The People’s Place Program, founded by Hilfiger, was born out of the need for social change and inclusion of Black, Indigenous and people of color in fashion. “The People’s Place Program will amplify our mission to dedicate resources to underrepresented people who are so important to the fashion landscape and giving them a true platform for their talent to shine,” said Cousin.
The three pillars of the program consist of Partnership and Representation, Career Access, and Industry Leadership. “When I’m asked about what change looks like in the industry, I reference The People’s Place Program because it has clear goals and dollars that are designated to meet those goals in a way to move forward and develop longevity,” Daniel added. “I think every brand should create a program and follow through with it. I don’t want to be the only one doing it and I hope to inspire them all to do it,” Hilfiger stated.
In the Fireside Chat with Designer Sergio Hudson, he shares his journey in the fashion industry and what life has been like since dressing Mrs. Michelle Obama and Madame Vice President Kamala Harris.
Hudson started his designing journey at an incredibly young age. He stated that he was influenced by his mother, who was a designer, and his sister who was a model. His mother would design clothes for his sister to model for different fashion shows. Much of his influence comes from designers in the late 80s to early 90s. Hudson stated as a child, he would watch Elsa Klensch from CNN’s weekly fashion and design television program, CNN Style, which ran from 1980 to 2001.

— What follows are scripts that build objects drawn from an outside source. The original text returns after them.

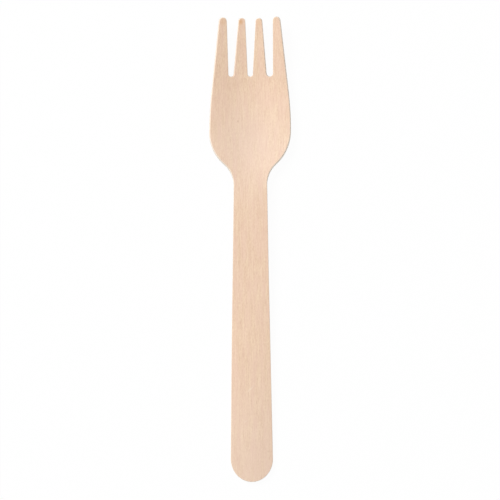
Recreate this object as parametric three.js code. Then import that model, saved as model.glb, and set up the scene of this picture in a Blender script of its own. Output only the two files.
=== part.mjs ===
// A disposable wooden fork. It is one piece of birch veneer: stamped to its outline, tumbled until
// its edges are round, and pressed, so that the head dips and is a shallow dish. The handle is flat
// near the neck and slightly crowned towards its end, where the wood has curled as it dried.
//
// The outline is drawn on a plan with x across the fork and y along it. y is 0 at the tips of the
// outer tines and negative towards the end of the handle. The sheet's middle surface is a height
// over that plan, and its two faces lie half a thickness from it, square to the surface.

import * as THREE from 'three';

// Driving dimensions, in millimetres and degrees

// The sheet
const LENGTH = 160;
const THICKNESS = 1.8;
const EDGE_ROUND = 0.2;

// The outline of the head and the handle
const HEAD_WIDTH = 27.95;
const WIDEST_FROM_TIPS = 39.3;
const SIDE_RADIUS = 123;
const SIDE_LEAN = 6.3;
const SHOULDER_RADIUS = 14.9;
const NECK_RADIUS = 9.5;
const NECK_WIDTH = 11.5;
const HANDLE_END_WIDTH = 14.4;
const HANDLE_END_DEPTH = 7.85;

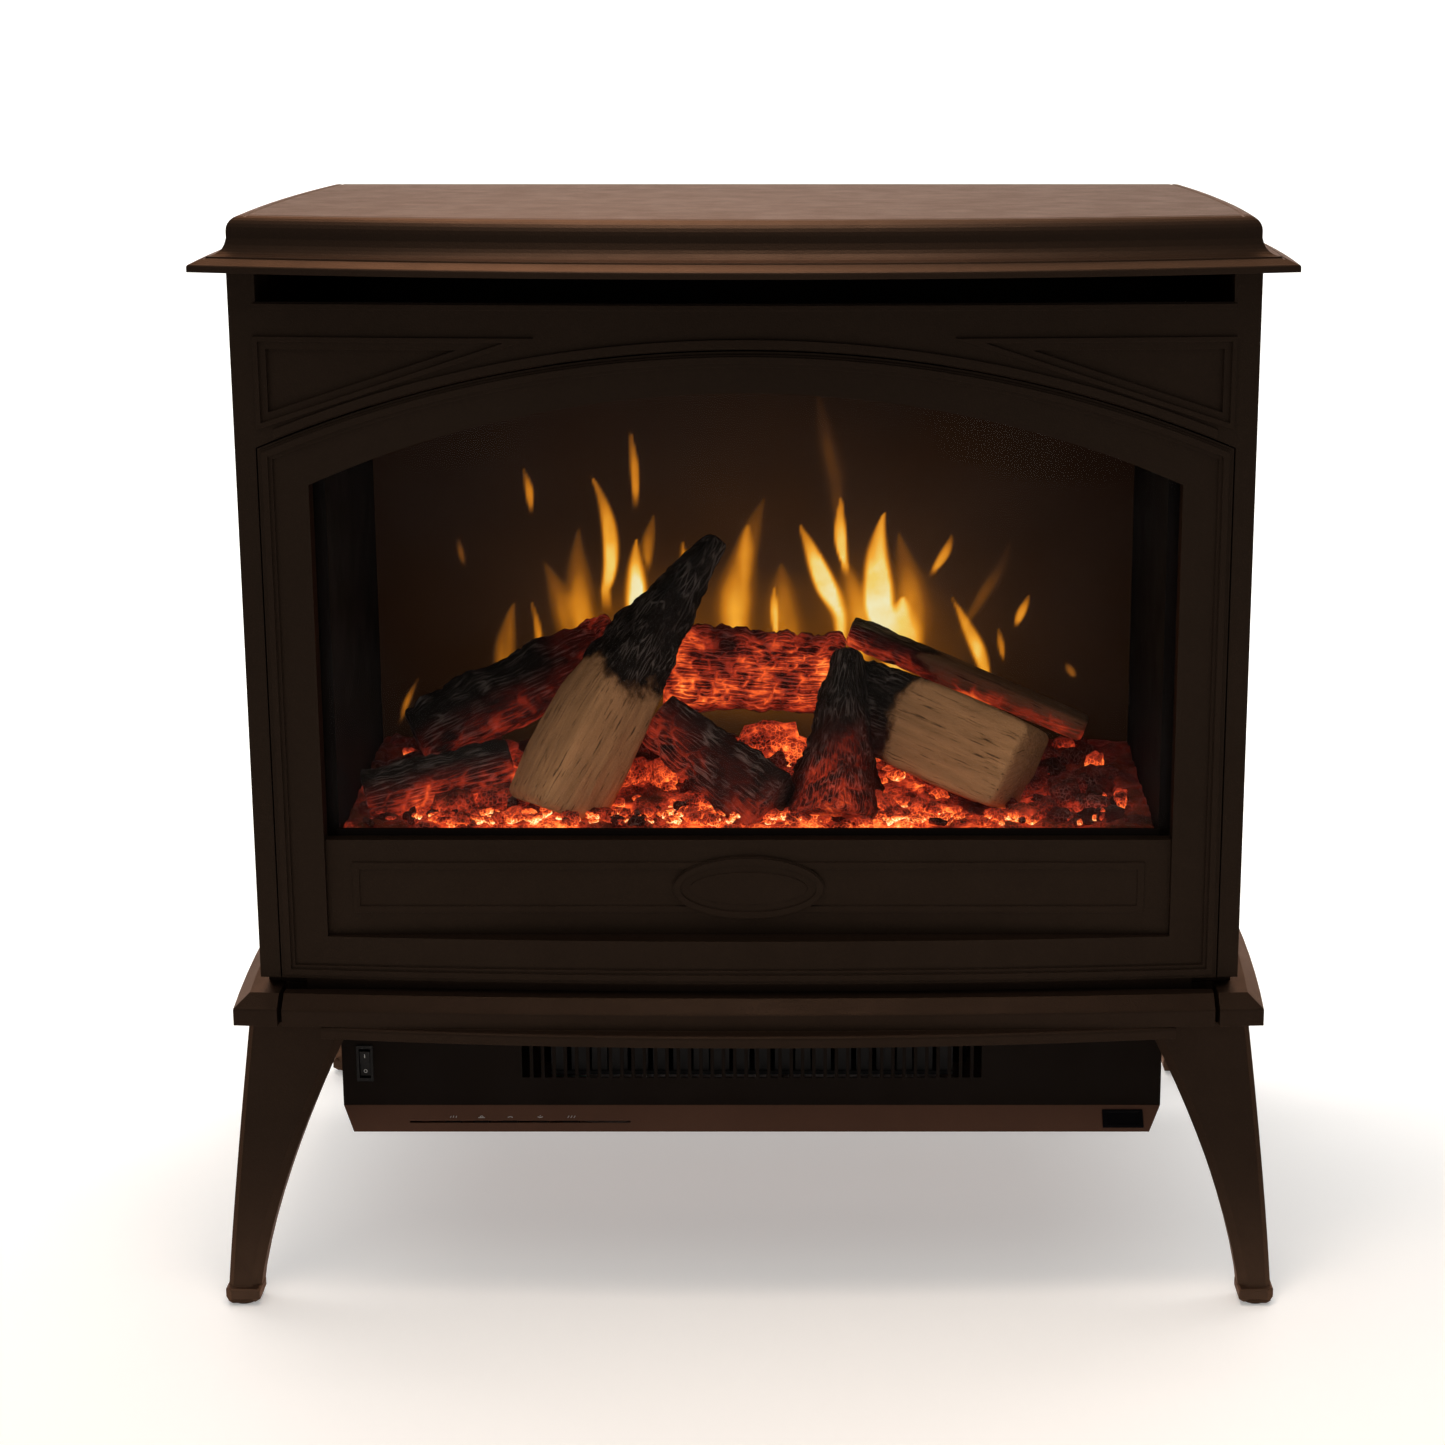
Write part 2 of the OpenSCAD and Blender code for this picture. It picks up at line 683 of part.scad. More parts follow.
module inlet_panel() color("#1d1816") difference() {
    upright_sheet(heater_back - sheet_t);
    for (i = [-12:12]) translate([i * 12 - 3, heater_back - 5, 135]) cube([6, 10, 50]);
    translate([inlet_x, heater_back - 5, inlet_z]) rotate([-90, 0, 0])
        cylinder(d = 13, h = 10, $fn = round_fn);
}

slope = heater_z0 - tray_z0;
slope_end = 10;

// Local frame on the sloping control ledge: z points out of it, y runs up it
module on_ledge() translate([0, heater_front - slope / 2, tray_z0 + slope / 2]) rotate([45, 0, 0])
    children();

module tray_solid(g) intersection() {
    sideways(-heater_half, heater_half) polygon([[heater_front + g * 2.41, heater_z0 + g],
        [heater_front - slope + g * 2.41, tray_z0 + g], [heater_back - g, tray_z0 + g],
        [heater_back - g, heater_z0 + g]]);
    facing(-200, 200) polygon([[-heater_half + g, heater_z0 + g],
        [-heater_half + slope_end + g, tray_z0 + g], [heater_half - slope_end - g, tray_z0 + g],
        [heater_half - g, heater_z0 + g]]);
}

key_x = [-234, -212, -189.5, -166, -141.5];
slot_y = -2.7;
window_x = 291;

module control_tray() color("#5a4037") difference() {
    tray_solid(0);
    tray_solid(sheet_t);
    on_ledge() translate([-268, slot_y - 1, -6]) cube([173, 2, 8]);
    on_ledge() translate([window_x - 16, -8, -6]) cube([32, 15.5, 8]);
    for (x = [-255, 240]) translate([x, heater_front + 12, tray_z0 - 1])
        cylinder(d = 4.2, h = 4, $fn = round_fn);
}

module tray_screws() color("dimgray") for (x = [-255, 240])
    translate([x, heater_front + 12, tray_z0]) {
        translate([0, 0, -2]) cylinder(d = 8, h = 2, $fn = round_fn);
        translate([0, 0, -e]) cylinder(d = 4, h = 6, $fn = round_fn);
    }

module switch_housing() color("#101010") translate([switch_x, heater_front, switch_z]) difference() {
    union() {
        translate([-6.5, -1.2, -14.8]) cube([13, 1.2, 29.6]);
        translate([-5.4, -e, -13.4]) cube([10.8, 24, 26.8]);
    }
    translate([-4.4, -2, -12]) cube([8.8, 16, 24]);
    translate([-8, 5, 0]) rotate([0, 90, 0]) cylinder(r = 1.5 + run_gap, h = 16, $fn = round_fn);
}

// Rocker: a shallow V front on a pin along X, stored tipped to its off side
rocker_tip = 8;
module power_rocker() color("#181818")
    translate([switch_x, heater_front + 5, switch_z]) rotate([rocker_tip, 0, 0]) {
        sideways(-4, 4) polygon([[-5.2, 10.8], [-4.2, 0], [-5.2, -10.8], [-1, -10.6], [3, 0],
                                 [-1, 10.6]]);
        translate([-5.3, 0, 0]) rotate([0, 90, 0]) cylinder(r = 1.5, h = 10.6, $fn = round_fn);
    }

module key(i) color("#202020") on_ledge() translate([key_x[i], slot_y, -0.4]) {
    translate([-5.5, -0.8, -3.2]) cube([11, 1.6, 3.2]);
    translate([-7, -1.4, -3.2]) cube([14, 3.4, 1.2]);
}
module key_1() key(0);
module key_2() key(1);
module key_3() key(2);
module key_4() key(3);
module key_5() key(4);

module receiver_window() color("#0c0c0c") on_ledge() translate([window_x, -0.25, 0]) {
    difference() {
        translate([-15.8, -7.6, -2.6]) cube([31.6, 15.2, 3.2]);
        translate([-12.5, -5.2, -1.2]) cube([25, 10.4, 4]);
    }
    translate([-12.3, -5, -1.2 - e]) cube([24.6, 10, 1]);
}

module control_board() color("darkgreen") translate([-280, -108, tray_z0 + 3]) {
    cube([230, 60, 1.6]);
    translate([20, 12, 1.6 - e]) cube([36, 30, 12]);
    translate([80, 20, 1.6 - e]) cube([14, 14, 3]);
    translate([120, 10, 1.6 - e]) cube([26, 20, 15]);
    for (x = [10, 216], y = [8, 50]) translate([x, y, -1.5]) cylinder(d = 5, h = 1.5 + e, $fn = round_fn);
}

wheel_y = -20;
wheel_z = 168;
wheel_half = 160;
scroll_r = wheel_d / 2 + 5;

module blower_housing() color("#8a8a8a") {
    sideways(-wheel_half - 8, wheel_half + 8) difference() {
        translate([wheel_y, wheel_z]) circle(r = scroll_r + 1.5, $fn = round_fn);
        translate([wheel_y, wheel_z]) circle(r = scroll_r, $fn = round_fn);
        translate([wheel_y, wheel_z - scroll_r - 5]) square([60, scroll_r - 5]);
        translate([wheel_y - 70, wheel_z - 24]) square([70, 24 + 16]);
    }
    translate([-wheel_half - 8, -100, wheel_z - 25.5]) cube([2 * wheel_half + 16, 64, 1.5]);
    translate([-wheel_half - 8, -100, wheel_z + 16]) cube([2 * wheel_half + 16, 55.5, 1.5]);
    for (s = [-1, 1]) translate([s * (wheel_half + 8) - 1 + (s < 0 ? -1 : 1), -100, wheel_z - 25.5])
        difference() {
            cube([2, 110, 72]);
            translate([-1, wheel_y + 100, 25.5]) rotate([0, 90, 0]) cylinder(d = 20, h = 6, $fn = round_fn);
        }
}

module blower_wheel() color("#c0c0c0") translate([0, wheel_y, wheel_z]) rotate([0, 90, 0]) {
    for (x = [-wheel_half, -1, wheel_half - 2]) translate([0, 0, x])
        cylinder(d = wheel_d, h = 2, $fn = round_fn);
    for (i = [0:19]) rotate([0, 0, i * 18]) translate([wheel_d / 2 - 7, -0.5, -wheel_half])
        cube([6, 1, 2 * wheel_half]);
    translate([0, 0, -wheel_half - 20]) cylinder(d = shaft_d, h = 2 * wheel_half + 42, $fn = round_fn);
}

module blower_bearing() color("black") translate([-wheel_half - 22, wheel_y, wheel_z])
    rotate([0, 90, 0]) difference() {
        union() {
            cylinder(d = 18, h = 9, $fn = round_fn);
            translate([-46.5, -7, 0]) cube([46.5, 14, 9]);
        }
        translate([0, 0, -1]) cylinder(r = shaft_d / 2 + run_gap, h = 12, $fn = round_fn);
    }

module blower_motor() color("dimgray") translate([wheel_half + 14, wheel_y, wheel_z])
    rotate([0, 90, 0]) difference() {
        union() {
            cylinder(d = 46, h = 34, $fn = round_fn);
            translate([-46.5, -16, 4]) cube([30, 32, 24]);
        }
        translate([0, 0, -1]) cylinder(r = shaft_d / 2 + run_gap, h = 12, $fn = round_fn);
    }

module heating_element() color("#b8a88a") translate([-158, -126, wheel_z - 25.5]) {
    for (z = [0, 40]) translate([0, 0, z]) cube([316, 26, 3]);
    for (i = [0:19]) translate([i * 16, 2, 3 - e]) cube([12, 12, 37 + 2 * e]);
}

module thermal_cutout() color("#d8c890") translate([-120, -80, wheel_z + 17.5])
    cylinder(d = 15, h = 9, $fn = round_fn);

module cord_inlet() color("black") translate([inlet_x, heater_back, inlet_z]) rotate([-90, 0, 0])
    difference() {
        union() {
            cylinder(d = 18, h = 10, $fn = round_fn);
            translate([0, 0, -8]) cylinder(d = 12.9, h = 8 + e, $fn = round_fn);
        }
        translate([0, 0, -9]) cylinder(d = 8, h = 20, $fn = round_fn);
    }

// ---- the nodes ----

top_plate();
front_surround();
side_panel_left();
side_panel_right();
back_panel();
base_plate();
leg_front_left();
leg_front_right();
leg_back_left();
leg_back_right();
foot_glides();
leg_bolts();
front_frame();
front_apron();
inset_panel();
locating_pegs();
peg_sockets();
glass_pane();
glass_retainers();
firebox_shell();
flame_screen();
screen_clips();
ember_bed();
log_leaning();
log_split();
log_thin();
log_upright();
log_left();
log_back();
log_centre();
log_low();
ember_lights();
flame_mask();
flame_lights();
flicker_spindle();
flicker_motor();
spindle_bearing();
heater_case();
outlet_panel();
inlet_panel();
control_tray();
switch_housing();
power_rocker();
key_1();
key_2();
key_3();
key_4();
key_5();
receiver_window();
control_board();
blower_housing();
blower_wheel();
blower_motor();
blower_bearing();
heating_element();
thermal_cutout();
cord_inlet();
tray_screws();
back_screws();
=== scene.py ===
import json
import math
import random

import bmesh
import bpy
from mathutils import Matrix, Vector, noise
from mathutils.bvhtree import BVHTree


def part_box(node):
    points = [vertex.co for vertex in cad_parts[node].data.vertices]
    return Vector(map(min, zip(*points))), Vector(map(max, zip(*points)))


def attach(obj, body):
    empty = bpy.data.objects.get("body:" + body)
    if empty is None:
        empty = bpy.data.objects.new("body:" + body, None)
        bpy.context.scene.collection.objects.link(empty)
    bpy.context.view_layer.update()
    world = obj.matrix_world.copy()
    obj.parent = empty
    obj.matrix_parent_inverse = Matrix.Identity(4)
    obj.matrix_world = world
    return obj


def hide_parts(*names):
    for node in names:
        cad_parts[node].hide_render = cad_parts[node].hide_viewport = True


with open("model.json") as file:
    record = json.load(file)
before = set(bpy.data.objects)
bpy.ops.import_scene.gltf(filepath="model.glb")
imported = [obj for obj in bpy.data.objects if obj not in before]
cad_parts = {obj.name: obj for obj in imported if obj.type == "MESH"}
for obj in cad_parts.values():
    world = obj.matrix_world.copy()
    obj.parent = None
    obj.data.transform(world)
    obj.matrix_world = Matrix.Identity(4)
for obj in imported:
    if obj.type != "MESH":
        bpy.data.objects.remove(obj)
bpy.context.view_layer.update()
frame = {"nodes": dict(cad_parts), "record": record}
NODES = frame["nodes"]
SLOT_OF = {s["node"]: s["material_slot"] for s in frame["record"]["subparts"]}
MM = 0.001
random.seed(7)

# ---------------------------------------------------------------- camera, floor and light

CAMERA_AT = (0.055, -2.231, 0.946)
CAMERA_PITCH = 13.83        # degrees down
CAMERA_LENS = 70.75         # millimetres, on a 36 mm sensor
CAMERA_SHIFT = -0.0688      # share of the picture's width


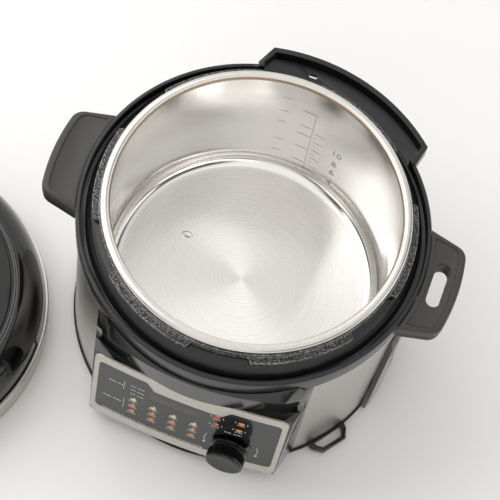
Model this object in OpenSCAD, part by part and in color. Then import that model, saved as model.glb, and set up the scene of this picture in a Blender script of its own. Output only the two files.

Some of the challenges that Hudson faced as a designer was financing. “It’s easy when you come out of college and you want to do any and everything and make clothes for everyone, but when you change your direction and want to become a custom designer and want to put out a collection, money does become an issue” Hudson stated.
Another challenge Hudson faced was the misconception of him wanting to be an American Sportswear Designer and being a person of color. “When I went into meetings with buyers, they didn’t expect me to create dainty dresses or tailored suits. They expected me to make hoodies and sweatshirts and things of that nature,” Hudson said.
Hudson had a realization of the discrimination when he would meet with different buyers and boutiques for his clothing and would often be met with the stereotype that he should design urban clothing instead of the high fashion designs he created and loved. “Growing up and loving fashion and being obsessed with it, you never realize that there are blockades until you enter the industry,” Hudson expressed.
Despite the pushback, Hudson’s love for the industry allowed him to keep his focus on creating and growing his custom brand.
In fall 2016, Hudson moved to LA with his collection where he put out his collection and was ready for production. From there, he received many opportunities that catapulted his career. His first big moment came when he created a jumpsuit for Kendall Jenner’s 20th birthday party and when Jennifer Lopez wore a leopard dress from his brand’s Fall 2018 collection.
Hudson stated that his hope for designers of color is that they be labeled as designers and not Black designers. “I want the end goal for it to be normal that a Black designer is a designer. It needs to be common that a Black person is a designer with a legacy brand,” Hudson said.
This summit was full of insightful conversation, wisdom nuggets and action plans to get the ball rolling for effective change to happen in the fashion industry and designers of color.
“As we move forward, I want for us to consider hiring and retaining people of color. I really believe that in the fashion industry we can inspire so many others by what we do to improve social justice. As we include more Black and Brown people in our leadership, it will be the catalyst in this industry,” Daniel stated.